**Information shown:**
========================================================================

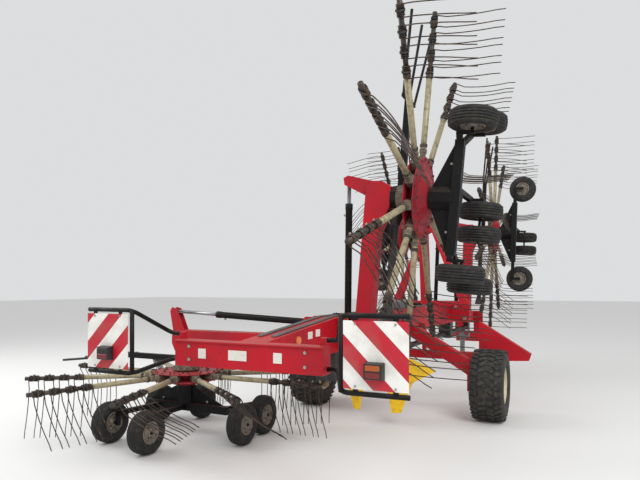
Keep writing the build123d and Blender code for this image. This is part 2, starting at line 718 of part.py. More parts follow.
def undercarriage(unit):
    """Gearbox, column through the hub, gusset and cradle, and a leg to each wheel."""
    half = HUB_PLATE_GAP / 2 + HUB_PLATE
    under = -half - HUB_DOME_HEIGHT - SEAT_GAP
    box = stack(((half + 12, GEARBOX_RADIUS), (GEARBOX_TOP, GEARBOX_RADIUS * 0.8)), 8, Plane.XY)
    column = stack(((CRADLE_BOTTOM, COLUMN_RADIUS), (half + 13, COLUMN_RADIUS)), 8, Plane.XY)
    collar = stack(((CRADLE_TOP - 20, COLUMN_RADIUS + 45), (under, COLUMN_RADIUS + 45)), 8, Plane.XY)
    low, high = unit.cradle
    middle = (CRADLE_Y - CRADLE_WIDTH / 2, CRADLE_Y + CRADLE_WIDTH / 2)
    cradle = block((low, high), middle, (CRADLE_BOTTOM, CRADLE_TOP))
    tie = block((-70, 70), (CRADLE_Y, 40), (CRADLE_BOTTOM, CRADLE_TOP))
    bar = (-GUARD_BAR, GUARD_BAR)
    guard = block((GEARBOX_RADIUS * 0.7, GUARD_ARM), bar, (GUARD_UP - GUARD_BAR, GUARD_UP + GUARD_BAR))
    rail = (GUARD_UP - GUARD_ROD, GUARD_UP + GUARD_ROD)
    guard += block((GUARD_ARM - GUARD_BAR, GUARD_ARM), (-GUARD_SPAN, GUARD_SPAN), rail)
    for across in (-GUARD_SPAN, 0, GUARD_SPAN):
        start = (GUARD_ARM - GUARD_BAR, across * 0.92, GUARD_UP)
        guard += rod_between(start, (GUARD_REACH, across * GUARD_FLARE, GUARD_TIP_UP), GUARD_ROD, 4)
    gusset = plate_xz(
        [
            (max(low, -GUSSET_HALF), CRADLE_TOP),
            (min(high, GUSSET_HALF), CRADLE_TOP),
            (90, under - 12),
            (-90, under - 12),
        ],
        CRADLE_Y + CRADLE_WIDTH / 2 - GUSSET_THICK / 2,
        GUSSET_THICK,
    )
    web = block((-70, 70), (CRADLE_Y + CRADLE_WIDTH / 2 - GUSSET_THICK, 0), (CRADLE_BOTTOM, under - 30))
    solid = box + column + collar + cradle + tie + gusset + web + guard
    for row in unit.wheels:
        solid += wheel_leg(row)
    return solid


def barrel(unit):
    """Fold cylinder's barrel, from its anchor pin outwards along X."""
    tube = stack(((0, BARREL_RADIUS), (BARREL_LENGTH, BARREL_RADIUS)), 12)
    bore = stack(((60, ROD_RADIUS + ROD_GAP), (BARREL_LENGTH + 1, ROD_RADIUS + ROD_GAP)), 8)
    eye = stack(((-BARREL_RADIUS, BARREL_RADIUS), (BARREL_RADIUS, BARREL_RADIUS)), 12, Plane.XZ)
    hole = ANCHOR_PIN_RADIUS + PIN_CLEARANCE
    pin_hole = stack(((-2 * BARREL_RADIUS, hole), (2 * BARREL_RADIUS, hole)), PIN_SIDES, Plane.XZ)
    return tube + eye - bore - pin_hole


def cylinder_rod(unit):
    """Fold cylinder's rod with the eye between the arm's ears."""
    length = unit.cylinder_line(unit.fold)[0]
    rod = stack(((length - ROD_LENGTH, ROD_RADIUS), (length, ROD_RADIUS)), 8)
    half = ROD_EYE_WIDTH / 2
    eye = Pos(length, 0, 0) * stack(((-half, ROD_EYE_RADIUS), (half, ROD_EYE_RADIUS)), 12, Plane.XZ)
    return rod + eye


# Front end


def hitch_head():
    """Headstock that swivels on the king pin, with the cross bar and its two link pins."""
    y = AXLE_Y + HITCH_AHEAD
    swivel_y = y - HEAD_SWIVEL_BEHIND
    half = HEAD_WIDTH / 2
    lug = HEAD_LUG_WIDTH / 2
    pane = HEAD_WINDOW_WIDTH / 2
    king = rod_between((0, swivel_y, BEAM_NOSE_BOTTOM), (0, swivel_y, BEAM_NOSE_TOP), KING_RADIUS, 12)
    low_lug = block((-lug, lug), (swivel_y - 55, y - 60), (BEAM_NOSE_BOTTOM + 10, BEAM_NOSE_BOTTOM + 55))
    high_lug = block((-lug, lug), (swivel_y - 55, y - 60), (BEAM_NOSE_TOP - 55, BEAM_NOSE_TOP - 10))
    plate = block((-half, half), (y - 60, y - 60 + HEAD_PLATE), (HEAD_BOTTOM, BEAM_NOSE_TOP))
    window = block((-pane, pane), (y - 100, y), (HEAD_BOTTOM + HEAD_WINDOW_UP, BEAM_NOSE_BOTTOM - 10))
    bar = rod_between((-LINK_SPREAD / 2, y, LINK_Z), (LINK_SPREAD / 2, y, LINK_Z), LINK_BAR_RADIUS)
    pins = Pos(0, y, LINK_Z) * Rot(0, 90, 0) * Cylinder(LINK_PIN_RADIUS, LINK_SPREAD + 2 * LINK_PIN_LENGTH)
    head = king + low_lug + high_lug + (plate - window) + bar + pins
    for side in (-1, 1):
        across = (side * HEAD_CHEEK_OUT - HEAD_CHEEK / 2, side * HEAD_CHEEK_OUT + HEAD_CHEEK / 2)
        head += block(across, (y - 60, y + 20), (LINK_Z - 60, LINK_Z + 90))
    return head


def parking_stand():
    """Sliding leg with its foot, in a sleeve that two cheeks hang from the main beam."""
    stand = block((-FOOT_WIDTH / 2, FOOT_WIDTH / 2), (-FOOT_LENGTH / 2, FOOT_LENGTH / 2), (0, FOOT_PLATE))
    leg = (-STAND_TUBE / 2, STAND_TUBE / 2)
    stand += block(leg, leg, (FOOT_PLATE, STAND_SLEEVE_BOTTOM + 40))
    sleeve = (-STAND_SLEEVE / 2, STAND_SLEEVE / 2)
    stand += block(sleeve, sleeve, (STAND_SLEEVE_BOTTOM, STAND_SLEEVE_TOP))
    for side in (-1, 1):
        outside = side * (BEAM_WIDTH / 2 + CHEEK_THICK)
        floor = (STAND_SLEEVE_BOTTOM + 60, STAND_SLEEVE_BOTTOM + 100)
        stand += block(sorted((side * STAND_SLEEVE / 2, outside)), CHEEK_DEPTH, floor)
        stand += block(sorted((side * BEAM_WIDTH / 2, outside)), CHEEK_DEPTH, (floor[0], BEAM_BOTTOM - 10))
    return stand


def drive_line():
    """Guarded shaft under the main beam, a gearbox at each pair of rotors, and the input stub."""
    rear = AXLE_Y - REAR_HUB_BEHIND
    front = AXLE_Y + FRONT_HUB_AHEAD
    nose = AXLE_Y + BEAM_NOSE_AHEAD - 150
    shaft = rod_between((0, rear, SHAFT_Z), (0, nose, SHAFT_Z), SHAFT_RADIUS)
    line = shaft
    half = DRIVE_BOX / 2
    for y in (rear, front):
        line += block((-half, half), (y - half, y + half), (SHAFT_Z - 70, BEAM_BOTTOM))
    line += block((-60, 60), (nose - 40, nose), (SHAFT_Z - 60, beam_bottom(BEAM_NOSE_AHEAD - 150)))
    stub = Pos(0, nose + PTO_LENGTH / 2, SHAFT_Z) * (Rot(90, 0, 0) * Cylinder(PTO_RADIUS, PTO_LENGTH))
    return line + stub


def yellow_guard():
    """Bent sheet guard hung under the beam behind the axle: two wings and two hanging lobes."""
    y = AXLE_Y - GUARD_BEHIND
    lobe_in, lobe_out = [(x, GUARD_LOBE_BOTTOM) for x in GUARD_LOBE]
    wing = (GUARD_HALF, GUARD_WING_Z)
    right = [(0, GUARD_TOP), (GUARD_TOP_HALF, GUARD_TOP), wing, GUARD_WAIST, lobe_out, lobe_in, GUARD_CROTCH]
    outline = right + [(-x, z) for x, z in reversed(right[1:])]
    blank = plate_xz(outline, y, GUARD_BOW * 3)
    flat = GUARD_FLAT_HALF
    bend = [(-GUARD_HALF - 50, y + GUARD_BOW), (-flat, y), (flat, y), (GUARD_HALF + 50, y + GUARD_BOW)]
    strip = bend + [(x, front + GUARD_SHEET) for x, front in reversed(bend)]
    shell = extrude(Polygon(*strip, align=None), 2000, dir=(0, 0, 1))
    hanger = block((-100, 100), (y - 20, y + GUARD_SHEET), (SHAFT_Z - 100, BEAM_BOTTOM))
    slot = block((-60, 60), (y - 60, y + 60), (SHAFT_Z - 60, SHAFT_Z + 60))
    return (blank & shell) + hanger - slot


def main():
    os.makedirs("parts", exist_ok=True)
    nodes = {
        "main_beam": main_beam(),
        "rear_cross_beam": rear_cross_beam(),
        "board_frames": board_frames(),
        "warning_boards": warning_boards(),
        "rear_lamps": rear_lamps(),
        "axle_frame": axle_frame(),
        "side_outriggers": side_outriggers(),
        "mast": mast(),
        "rear_arm_brackets": arm_brackets(-REAR_HUB_BEHIND),
        "front_arm_brackets": arm_brackets(FRONT_HUB_AHEAD),
        "hitch_head": hitch_head(),
        "parking_stand": parking_stand(),
        "drive_line": drive_line(),
        "yellow_guard": yellow_guard(),
    }
    for word, side in (("left", -1), ("right", 1)):
        nodes[f"transport_tyre_{word}"] = transport_tyre(side)
        nodes[f"transport_rim_{word}"] = transport_rim(side)
    for row in UNITS:
        unit = Unit(row)
        nodes[f"{unit.name}_arm"] = unit.place(arm(unit))
        nodes[f"{unit.name}_undercarriage"] = unit.place(undercarriage(unit))
        nodes[f"{unit.name}_rotor_hub"] = unit.place(rotor_hub(unit))
        nodes[f"{unit.name}_tine_arms"] = unit.place(rotor_tines(unit))
        nodes[f"{unit.name}_barrel"] = unit.place_cylinder(barrel(unit))
        nodes[f"{unit.name}_rod"] = unit.place_cylinder(cylinder_rod(unit))
        for wheel in unit.wheels:
            nodes[f"{unit.name}_wheel_{wheel[0]}"] = unit.place(small_wheel(wheel))
    for name, shape in nodes.items():
        shape.label = name
        export_step(shape, f"parts/{name}.step")
    print(len(nodes), "nodes")


if __name__ == "__main__":
    main()
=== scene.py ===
"""Looks of a towed four-rotor hay rake, parked with three rotors folded up and one lowered."""

import json
import logging
from dataclasses import dataclass, field
from enum import Enum
from itertools import product
from math import cos, pi, radians, sin, tau
from typing import Callable, Iterable

import bmesh
import bpy
from mathutils import Matrix, Vector

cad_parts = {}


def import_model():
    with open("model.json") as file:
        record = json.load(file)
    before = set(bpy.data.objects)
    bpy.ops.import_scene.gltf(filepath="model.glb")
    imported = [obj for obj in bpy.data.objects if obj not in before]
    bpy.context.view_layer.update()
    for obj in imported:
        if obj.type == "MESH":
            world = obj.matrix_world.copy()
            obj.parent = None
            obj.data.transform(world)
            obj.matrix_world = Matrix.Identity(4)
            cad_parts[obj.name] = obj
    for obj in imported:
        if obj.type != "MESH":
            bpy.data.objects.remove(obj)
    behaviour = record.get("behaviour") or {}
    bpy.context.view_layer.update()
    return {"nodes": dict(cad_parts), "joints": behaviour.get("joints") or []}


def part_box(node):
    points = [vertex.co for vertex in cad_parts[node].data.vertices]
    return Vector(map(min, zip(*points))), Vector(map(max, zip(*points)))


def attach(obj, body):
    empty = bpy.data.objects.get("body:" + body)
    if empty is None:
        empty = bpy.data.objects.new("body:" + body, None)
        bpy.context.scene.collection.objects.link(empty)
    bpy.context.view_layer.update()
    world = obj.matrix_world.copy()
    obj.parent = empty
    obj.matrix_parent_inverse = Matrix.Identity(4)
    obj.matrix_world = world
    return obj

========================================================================

**What the task requires:** Only the lines from the one containing "for name, shape" through the one containing "before = set(bpy.data.objects)" are to be reproduced, exactly as they appear.

**Completed exercise:**
    for name, shape in nodes.items():
        shape.label = name
        export_step(shape, f"parts/{name}.step")
    print(len(nodes), "nodes")


if __name__ == "__main__":
    main()
=== scene.py ===
"""Looks of a towed four-rotor hay rake, parked with three rotors folded up and one lowered."""

import json
import logging
from dataclasses import dataclass, field
from enum import Enum
from itertools import product
from math import cos, pi, radians, sin, tau
from typing import Callable, Iterable

import bmesh
import bpy
from mathutils import Matrix, Vector

cad_parts = {}


def import_model():
    with open("model.json") as file:
        record = json.load(file)
    before = set(bpy.data.objects)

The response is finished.